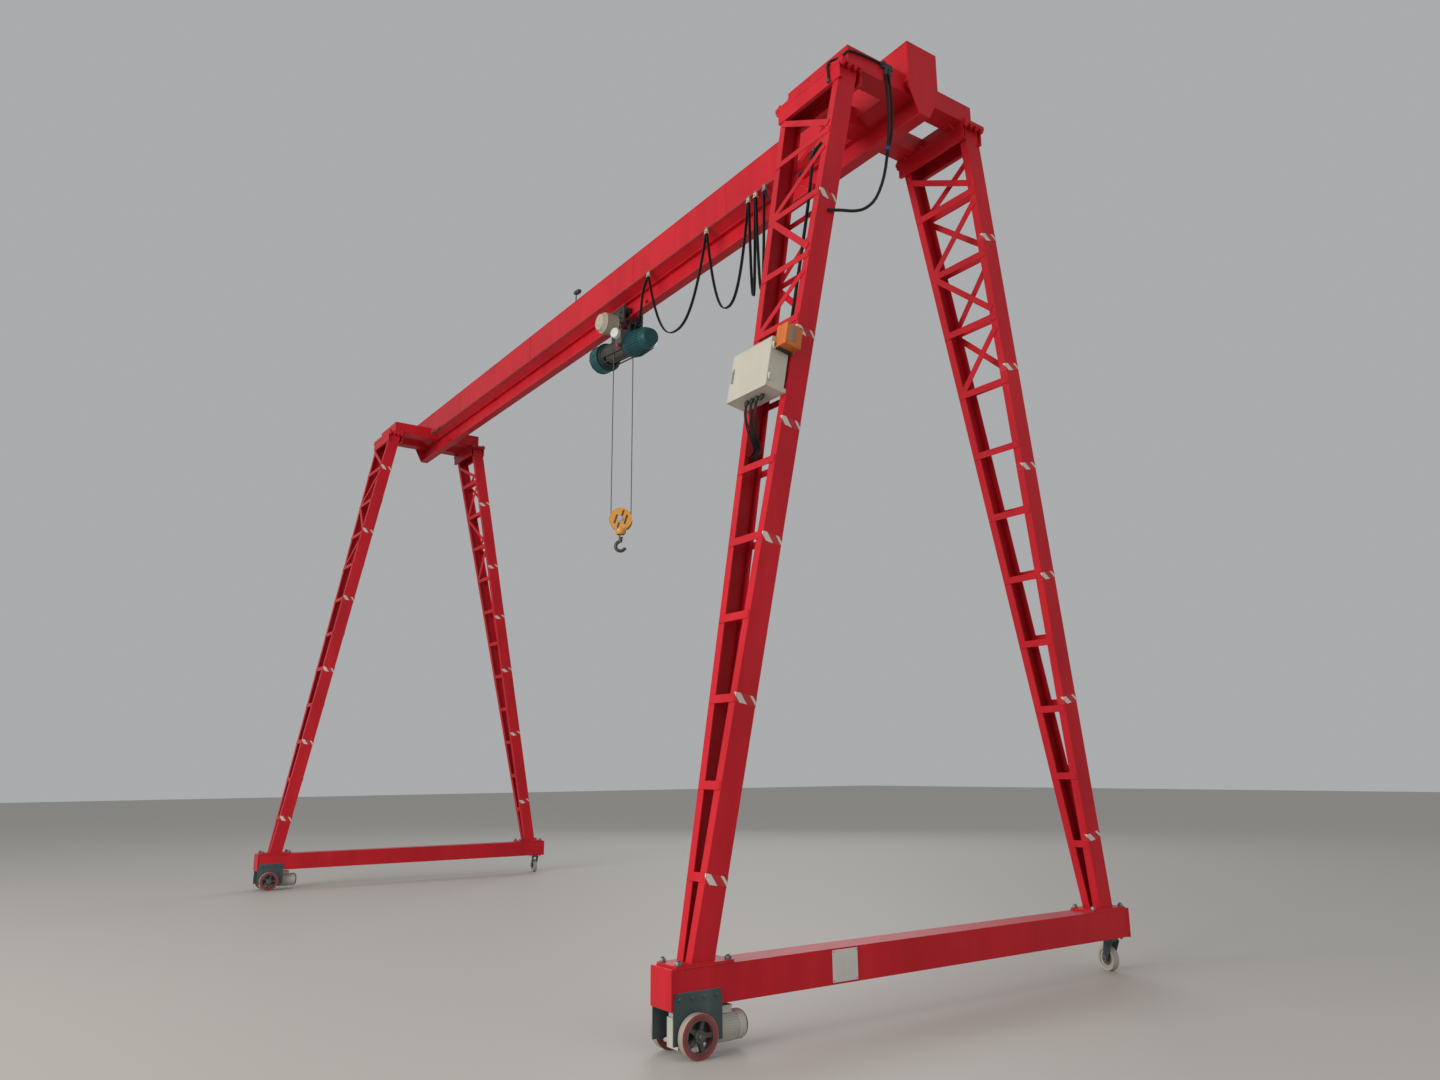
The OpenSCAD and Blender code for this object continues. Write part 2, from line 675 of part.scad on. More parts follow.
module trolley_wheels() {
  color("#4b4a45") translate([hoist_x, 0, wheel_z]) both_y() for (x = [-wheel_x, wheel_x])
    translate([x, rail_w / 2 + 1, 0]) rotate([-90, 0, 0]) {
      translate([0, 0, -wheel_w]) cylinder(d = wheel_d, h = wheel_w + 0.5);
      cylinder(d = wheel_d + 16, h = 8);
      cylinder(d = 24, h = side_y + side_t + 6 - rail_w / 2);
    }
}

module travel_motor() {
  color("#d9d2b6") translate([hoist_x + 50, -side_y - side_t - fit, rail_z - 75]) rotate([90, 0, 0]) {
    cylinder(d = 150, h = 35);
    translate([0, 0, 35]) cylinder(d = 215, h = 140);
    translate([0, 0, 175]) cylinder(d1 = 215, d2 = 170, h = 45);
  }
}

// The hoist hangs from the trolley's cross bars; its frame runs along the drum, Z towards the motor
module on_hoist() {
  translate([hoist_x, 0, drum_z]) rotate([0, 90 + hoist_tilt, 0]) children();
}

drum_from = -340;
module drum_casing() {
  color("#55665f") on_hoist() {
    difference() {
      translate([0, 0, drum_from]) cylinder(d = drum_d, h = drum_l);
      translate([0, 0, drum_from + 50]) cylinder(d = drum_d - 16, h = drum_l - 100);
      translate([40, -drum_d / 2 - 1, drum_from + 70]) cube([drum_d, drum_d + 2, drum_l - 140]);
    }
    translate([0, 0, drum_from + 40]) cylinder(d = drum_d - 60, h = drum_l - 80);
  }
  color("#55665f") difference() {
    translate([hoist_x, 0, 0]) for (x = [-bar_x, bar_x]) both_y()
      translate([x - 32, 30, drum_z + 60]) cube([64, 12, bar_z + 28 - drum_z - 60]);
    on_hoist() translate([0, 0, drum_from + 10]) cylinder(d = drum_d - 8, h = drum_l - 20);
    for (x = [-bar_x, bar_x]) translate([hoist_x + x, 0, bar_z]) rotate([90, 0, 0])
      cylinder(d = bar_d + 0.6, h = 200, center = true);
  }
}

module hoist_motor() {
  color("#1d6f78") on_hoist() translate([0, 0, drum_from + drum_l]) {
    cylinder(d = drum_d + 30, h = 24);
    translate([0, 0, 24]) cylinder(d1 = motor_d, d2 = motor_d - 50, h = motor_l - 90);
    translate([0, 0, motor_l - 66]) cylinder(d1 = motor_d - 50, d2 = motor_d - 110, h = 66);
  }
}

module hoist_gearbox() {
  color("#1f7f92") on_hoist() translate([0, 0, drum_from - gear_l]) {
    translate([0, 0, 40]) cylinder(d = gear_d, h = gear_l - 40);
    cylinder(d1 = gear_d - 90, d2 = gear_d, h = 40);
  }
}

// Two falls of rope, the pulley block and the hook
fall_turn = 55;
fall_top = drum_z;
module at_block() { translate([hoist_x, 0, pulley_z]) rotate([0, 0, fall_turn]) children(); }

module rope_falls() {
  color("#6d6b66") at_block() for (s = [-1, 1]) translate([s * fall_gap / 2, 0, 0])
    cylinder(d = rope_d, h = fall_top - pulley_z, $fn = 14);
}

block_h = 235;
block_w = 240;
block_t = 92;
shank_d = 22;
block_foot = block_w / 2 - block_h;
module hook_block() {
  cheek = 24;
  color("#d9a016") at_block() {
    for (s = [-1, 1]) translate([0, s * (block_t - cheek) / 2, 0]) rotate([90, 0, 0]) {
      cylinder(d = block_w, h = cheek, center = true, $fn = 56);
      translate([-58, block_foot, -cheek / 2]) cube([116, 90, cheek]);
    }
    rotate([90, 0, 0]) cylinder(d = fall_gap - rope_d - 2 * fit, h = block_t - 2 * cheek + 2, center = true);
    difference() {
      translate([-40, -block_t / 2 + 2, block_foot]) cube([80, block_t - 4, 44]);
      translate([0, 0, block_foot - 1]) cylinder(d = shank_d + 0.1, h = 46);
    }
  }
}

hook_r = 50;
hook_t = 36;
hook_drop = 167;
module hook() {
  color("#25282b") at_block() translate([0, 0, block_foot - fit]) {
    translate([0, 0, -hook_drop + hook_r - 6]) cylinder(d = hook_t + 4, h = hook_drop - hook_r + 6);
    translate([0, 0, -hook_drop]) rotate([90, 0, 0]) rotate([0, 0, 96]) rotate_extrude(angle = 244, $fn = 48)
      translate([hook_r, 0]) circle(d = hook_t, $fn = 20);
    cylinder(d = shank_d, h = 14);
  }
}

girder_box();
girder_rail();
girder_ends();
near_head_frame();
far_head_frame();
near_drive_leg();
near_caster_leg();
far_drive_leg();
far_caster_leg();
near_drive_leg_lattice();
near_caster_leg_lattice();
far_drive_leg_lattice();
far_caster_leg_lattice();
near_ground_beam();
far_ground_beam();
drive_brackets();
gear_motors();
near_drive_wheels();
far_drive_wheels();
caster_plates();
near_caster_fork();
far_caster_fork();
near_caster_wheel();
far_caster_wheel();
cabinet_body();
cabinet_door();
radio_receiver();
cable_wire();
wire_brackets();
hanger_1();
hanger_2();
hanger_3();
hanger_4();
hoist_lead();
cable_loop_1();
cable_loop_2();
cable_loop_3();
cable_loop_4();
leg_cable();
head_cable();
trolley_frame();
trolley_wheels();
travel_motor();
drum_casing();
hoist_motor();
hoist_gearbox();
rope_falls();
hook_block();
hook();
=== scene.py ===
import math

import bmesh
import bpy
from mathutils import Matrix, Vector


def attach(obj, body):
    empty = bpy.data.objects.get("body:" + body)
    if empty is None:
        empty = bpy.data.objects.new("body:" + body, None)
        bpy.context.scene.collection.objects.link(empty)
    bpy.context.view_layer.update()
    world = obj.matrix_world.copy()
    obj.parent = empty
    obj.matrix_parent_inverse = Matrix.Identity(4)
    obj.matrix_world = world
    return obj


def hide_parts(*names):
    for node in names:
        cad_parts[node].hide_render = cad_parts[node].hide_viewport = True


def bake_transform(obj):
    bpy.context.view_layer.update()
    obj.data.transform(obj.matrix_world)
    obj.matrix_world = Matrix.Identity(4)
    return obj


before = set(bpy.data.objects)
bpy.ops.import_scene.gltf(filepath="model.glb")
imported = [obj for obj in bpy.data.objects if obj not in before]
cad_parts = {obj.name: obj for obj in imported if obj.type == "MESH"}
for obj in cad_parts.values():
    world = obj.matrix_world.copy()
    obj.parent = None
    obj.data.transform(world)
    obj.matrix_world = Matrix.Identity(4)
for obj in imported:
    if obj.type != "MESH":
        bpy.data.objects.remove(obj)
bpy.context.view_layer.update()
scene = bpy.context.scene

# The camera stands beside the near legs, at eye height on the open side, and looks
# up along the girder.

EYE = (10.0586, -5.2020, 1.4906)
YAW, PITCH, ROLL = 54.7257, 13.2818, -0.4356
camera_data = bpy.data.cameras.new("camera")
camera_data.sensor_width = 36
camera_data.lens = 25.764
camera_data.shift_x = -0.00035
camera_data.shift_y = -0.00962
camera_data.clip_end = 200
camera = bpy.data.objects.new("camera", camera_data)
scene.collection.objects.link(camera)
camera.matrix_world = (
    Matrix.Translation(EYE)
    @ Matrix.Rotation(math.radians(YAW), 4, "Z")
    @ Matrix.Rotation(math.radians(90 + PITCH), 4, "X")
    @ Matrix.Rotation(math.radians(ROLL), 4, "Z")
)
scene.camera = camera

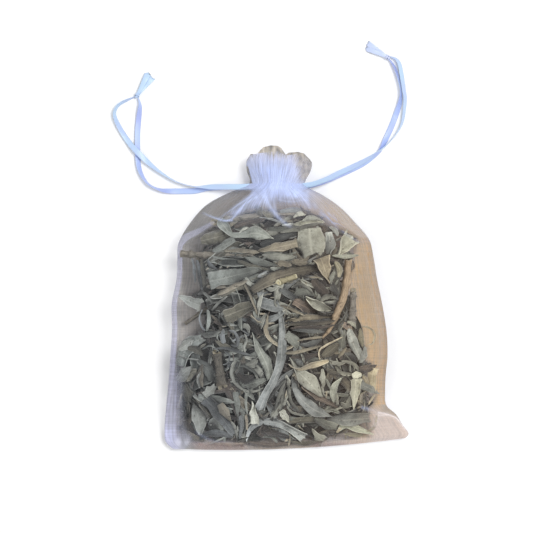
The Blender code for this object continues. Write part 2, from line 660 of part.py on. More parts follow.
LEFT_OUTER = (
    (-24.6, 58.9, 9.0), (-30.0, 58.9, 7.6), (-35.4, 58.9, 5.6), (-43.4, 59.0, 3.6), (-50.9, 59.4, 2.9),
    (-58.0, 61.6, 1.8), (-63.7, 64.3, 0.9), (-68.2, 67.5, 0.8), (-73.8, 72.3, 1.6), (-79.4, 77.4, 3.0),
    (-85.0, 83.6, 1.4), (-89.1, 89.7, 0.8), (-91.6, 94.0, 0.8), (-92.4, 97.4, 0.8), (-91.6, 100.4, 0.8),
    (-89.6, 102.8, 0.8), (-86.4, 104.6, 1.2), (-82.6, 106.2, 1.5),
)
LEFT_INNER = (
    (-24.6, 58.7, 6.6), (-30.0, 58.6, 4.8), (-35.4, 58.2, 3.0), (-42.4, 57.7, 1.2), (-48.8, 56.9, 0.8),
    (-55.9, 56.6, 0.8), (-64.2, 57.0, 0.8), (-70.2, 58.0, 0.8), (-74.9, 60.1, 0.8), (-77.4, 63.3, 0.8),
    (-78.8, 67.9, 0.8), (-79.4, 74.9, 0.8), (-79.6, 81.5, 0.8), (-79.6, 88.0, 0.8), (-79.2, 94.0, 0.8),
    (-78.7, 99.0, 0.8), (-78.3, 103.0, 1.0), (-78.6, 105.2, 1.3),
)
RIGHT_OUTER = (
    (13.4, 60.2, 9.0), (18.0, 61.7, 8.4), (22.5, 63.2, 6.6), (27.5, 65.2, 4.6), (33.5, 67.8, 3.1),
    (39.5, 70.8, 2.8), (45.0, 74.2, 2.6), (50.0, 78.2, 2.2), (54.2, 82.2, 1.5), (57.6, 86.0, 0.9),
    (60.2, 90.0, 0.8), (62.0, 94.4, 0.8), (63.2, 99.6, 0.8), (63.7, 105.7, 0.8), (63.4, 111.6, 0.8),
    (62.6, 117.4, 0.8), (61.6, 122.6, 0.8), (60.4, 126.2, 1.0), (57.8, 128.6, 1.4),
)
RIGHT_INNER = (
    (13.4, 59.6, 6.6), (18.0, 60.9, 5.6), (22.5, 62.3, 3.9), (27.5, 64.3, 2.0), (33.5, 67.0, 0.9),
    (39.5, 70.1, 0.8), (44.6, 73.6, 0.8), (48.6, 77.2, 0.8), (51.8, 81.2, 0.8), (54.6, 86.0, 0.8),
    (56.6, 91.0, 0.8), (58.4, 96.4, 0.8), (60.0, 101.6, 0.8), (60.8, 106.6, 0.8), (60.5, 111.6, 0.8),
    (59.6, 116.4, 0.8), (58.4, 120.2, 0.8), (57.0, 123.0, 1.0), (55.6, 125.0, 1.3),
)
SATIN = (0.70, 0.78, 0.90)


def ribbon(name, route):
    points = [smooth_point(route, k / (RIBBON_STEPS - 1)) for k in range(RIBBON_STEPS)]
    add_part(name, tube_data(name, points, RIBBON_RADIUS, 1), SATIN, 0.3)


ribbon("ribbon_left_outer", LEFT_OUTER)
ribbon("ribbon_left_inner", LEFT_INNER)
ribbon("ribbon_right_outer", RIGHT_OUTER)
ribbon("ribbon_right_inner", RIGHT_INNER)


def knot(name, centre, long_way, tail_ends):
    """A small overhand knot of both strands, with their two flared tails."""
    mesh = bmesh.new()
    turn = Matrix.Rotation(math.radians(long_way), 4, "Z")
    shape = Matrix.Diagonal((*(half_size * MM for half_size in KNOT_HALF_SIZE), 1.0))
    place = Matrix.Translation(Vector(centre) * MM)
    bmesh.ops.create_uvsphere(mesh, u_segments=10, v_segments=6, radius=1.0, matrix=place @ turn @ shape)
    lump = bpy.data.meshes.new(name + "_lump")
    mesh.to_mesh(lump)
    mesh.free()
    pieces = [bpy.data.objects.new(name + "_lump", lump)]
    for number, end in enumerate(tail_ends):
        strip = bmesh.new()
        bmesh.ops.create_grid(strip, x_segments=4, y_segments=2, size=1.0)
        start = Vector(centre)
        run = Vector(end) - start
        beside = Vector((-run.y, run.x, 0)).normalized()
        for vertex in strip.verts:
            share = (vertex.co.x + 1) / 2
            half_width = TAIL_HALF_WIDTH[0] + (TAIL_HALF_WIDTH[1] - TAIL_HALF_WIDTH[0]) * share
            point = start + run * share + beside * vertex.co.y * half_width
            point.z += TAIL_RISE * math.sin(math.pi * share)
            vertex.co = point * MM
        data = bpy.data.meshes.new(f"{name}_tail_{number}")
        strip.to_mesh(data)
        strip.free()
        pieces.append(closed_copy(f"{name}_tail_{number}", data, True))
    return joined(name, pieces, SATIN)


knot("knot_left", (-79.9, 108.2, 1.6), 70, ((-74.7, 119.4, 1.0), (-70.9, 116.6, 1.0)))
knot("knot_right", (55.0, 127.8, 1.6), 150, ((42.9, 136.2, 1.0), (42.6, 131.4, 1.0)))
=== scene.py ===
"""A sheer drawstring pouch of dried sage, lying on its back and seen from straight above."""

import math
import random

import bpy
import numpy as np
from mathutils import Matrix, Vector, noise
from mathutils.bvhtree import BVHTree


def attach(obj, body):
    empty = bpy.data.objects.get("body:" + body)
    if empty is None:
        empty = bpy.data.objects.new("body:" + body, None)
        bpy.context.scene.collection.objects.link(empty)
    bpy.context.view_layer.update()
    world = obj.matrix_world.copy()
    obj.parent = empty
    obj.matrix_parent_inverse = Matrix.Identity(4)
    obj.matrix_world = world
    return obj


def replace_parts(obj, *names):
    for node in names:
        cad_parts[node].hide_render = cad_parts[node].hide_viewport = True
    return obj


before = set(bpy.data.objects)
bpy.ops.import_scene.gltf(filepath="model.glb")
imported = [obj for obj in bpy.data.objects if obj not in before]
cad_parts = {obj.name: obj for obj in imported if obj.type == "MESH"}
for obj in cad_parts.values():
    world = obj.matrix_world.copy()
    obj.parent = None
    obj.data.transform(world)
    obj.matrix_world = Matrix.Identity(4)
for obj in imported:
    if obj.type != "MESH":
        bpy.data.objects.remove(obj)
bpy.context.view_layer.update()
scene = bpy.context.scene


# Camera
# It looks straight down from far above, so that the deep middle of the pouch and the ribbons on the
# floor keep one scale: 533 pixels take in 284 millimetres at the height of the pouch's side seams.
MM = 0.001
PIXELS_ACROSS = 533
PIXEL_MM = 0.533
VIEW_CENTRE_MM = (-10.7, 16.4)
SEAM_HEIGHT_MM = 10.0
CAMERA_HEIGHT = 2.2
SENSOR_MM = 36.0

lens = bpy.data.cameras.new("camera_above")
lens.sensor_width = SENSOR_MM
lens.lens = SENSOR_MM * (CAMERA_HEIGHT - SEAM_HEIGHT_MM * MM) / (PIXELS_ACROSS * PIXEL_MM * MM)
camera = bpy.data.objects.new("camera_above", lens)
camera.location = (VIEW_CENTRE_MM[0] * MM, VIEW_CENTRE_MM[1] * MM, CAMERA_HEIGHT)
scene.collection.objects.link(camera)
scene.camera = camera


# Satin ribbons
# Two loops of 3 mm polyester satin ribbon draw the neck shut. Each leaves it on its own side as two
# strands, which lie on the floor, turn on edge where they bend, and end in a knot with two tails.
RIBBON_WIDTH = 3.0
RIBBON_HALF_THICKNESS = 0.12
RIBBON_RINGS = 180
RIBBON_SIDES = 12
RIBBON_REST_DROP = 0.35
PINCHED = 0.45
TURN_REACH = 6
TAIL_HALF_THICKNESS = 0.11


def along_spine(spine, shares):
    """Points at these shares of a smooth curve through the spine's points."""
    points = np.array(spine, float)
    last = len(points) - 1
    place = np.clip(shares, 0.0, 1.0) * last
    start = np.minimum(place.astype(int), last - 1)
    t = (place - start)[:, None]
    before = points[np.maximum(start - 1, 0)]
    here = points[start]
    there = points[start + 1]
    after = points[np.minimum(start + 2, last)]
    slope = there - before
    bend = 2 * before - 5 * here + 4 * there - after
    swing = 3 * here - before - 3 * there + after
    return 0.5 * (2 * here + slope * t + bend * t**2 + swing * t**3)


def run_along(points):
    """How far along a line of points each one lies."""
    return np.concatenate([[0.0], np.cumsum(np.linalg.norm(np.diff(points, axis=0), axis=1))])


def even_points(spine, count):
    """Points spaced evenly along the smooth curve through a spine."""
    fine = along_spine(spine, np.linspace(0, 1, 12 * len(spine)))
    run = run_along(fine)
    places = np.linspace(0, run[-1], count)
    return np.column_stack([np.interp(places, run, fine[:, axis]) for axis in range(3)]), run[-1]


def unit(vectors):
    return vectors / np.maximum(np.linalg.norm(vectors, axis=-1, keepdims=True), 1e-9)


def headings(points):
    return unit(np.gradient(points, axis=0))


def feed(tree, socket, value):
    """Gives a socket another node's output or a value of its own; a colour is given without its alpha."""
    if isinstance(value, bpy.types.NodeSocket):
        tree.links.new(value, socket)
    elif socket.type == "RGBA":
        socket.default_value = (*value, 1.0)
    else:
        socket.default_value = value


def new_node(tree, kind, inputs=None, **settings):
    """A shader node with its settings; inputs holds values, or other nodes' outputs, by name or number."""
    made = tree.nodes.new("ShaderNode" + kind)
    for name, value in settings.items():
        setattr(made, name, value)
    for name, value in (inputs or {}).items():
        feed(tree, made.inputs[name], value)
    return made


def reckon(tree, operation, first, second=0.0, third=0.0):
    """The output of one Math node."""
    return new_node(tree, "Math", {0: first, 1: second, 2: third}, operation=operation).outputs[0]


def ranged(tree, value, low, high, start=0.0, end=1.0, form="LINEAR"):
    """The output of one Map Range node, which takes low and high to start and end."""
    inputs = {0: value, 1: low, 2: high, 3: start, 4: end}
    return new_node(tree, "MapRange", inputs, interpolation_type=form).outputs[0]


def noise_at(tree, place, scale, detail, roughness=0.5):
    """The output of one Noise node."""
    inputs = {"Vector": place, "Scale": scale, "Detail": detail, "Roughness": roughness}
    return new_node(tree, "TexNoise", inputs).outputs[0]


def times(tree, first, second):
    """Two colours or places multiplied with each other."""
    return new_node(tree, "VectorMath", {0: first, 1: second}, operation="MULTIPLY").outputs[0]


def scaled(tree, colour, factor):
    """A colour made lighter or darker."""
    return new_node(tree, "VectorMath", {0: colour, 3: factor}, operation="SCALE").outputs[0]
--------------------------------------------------
YOUR OBJECTIVE
Extract lines where the string "names" occurs.

WRITTEN ANSWER
def hide_parts(*names):
    for node in names:
def replace_parts(obj, *names):
    for node in names:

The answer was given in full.